Next year marks the centenary of the founding of the Chinese republic. We got rid of our rather hopeless Ching Dynasty, and ushered in Asia’s first democracy.
   Both the Republic of China and the People’s Republic of China see 1911 as an important year, and Dr Sun Yat-sen as the founder of the nation (here is a page from the Zhongshan government on Dr Sun which—shock—even mentions democracy). As the father of the country, his legacy one of the few things nationalists and communists agree on, even though technically the two sides remain in conflict and are in a state of Civil War. The Republic began on October 10, 1911, a date which tends to be celebrated by many, though it was formally declared on January 1, 1912.
   So, what might 2011 bring in terms of perspective?
   Idealists might point to some possibilities:

  • that closer economic ties across the Taiwan Strait mean the eventual formation of a Chinese commonwealth, with both sides maintaining the political impasse;
  • a review of the ideas of the republic as espoused by Dr Sun, and the greater acceptance of the political structure he believed in, which included cooperation between nationalists and communists;
  • that both sides of the political argument agree there are more commonalities than differences between all Chinese peoples.

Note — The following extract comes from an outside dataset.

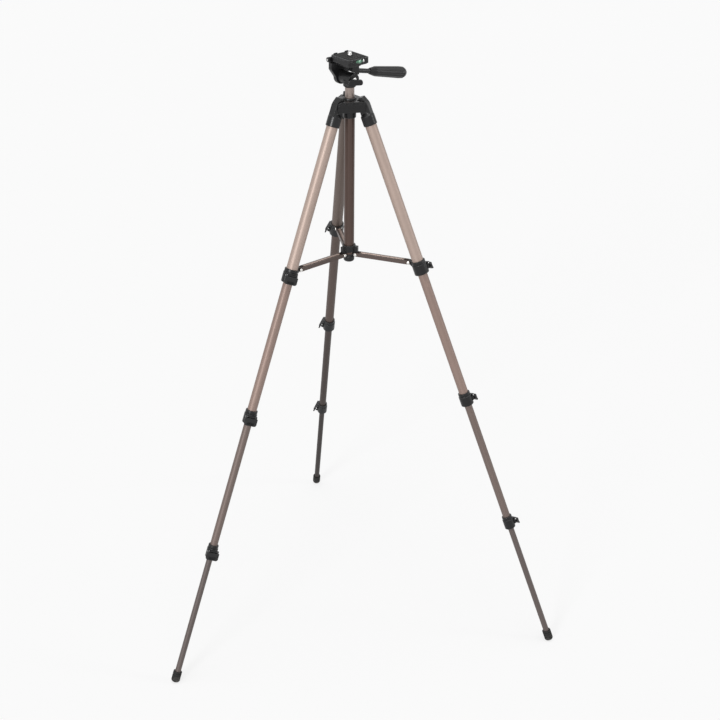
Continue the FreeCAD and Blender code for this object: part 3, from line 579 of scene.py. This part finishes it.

  •    I doubt we’ll see political unity while Beijing is still governed by the Communist Party, which sees little point in changing its own structure to accommodate territories it considers its own. We see a similar view, officially, within the Kuomintang, interpreted in its favour. The regular triumph of ideology over practicality and the prospect of a joint future growth of ‘China’ gets in the way; the idea of an economic union or commonwealth might be the easiest way forward.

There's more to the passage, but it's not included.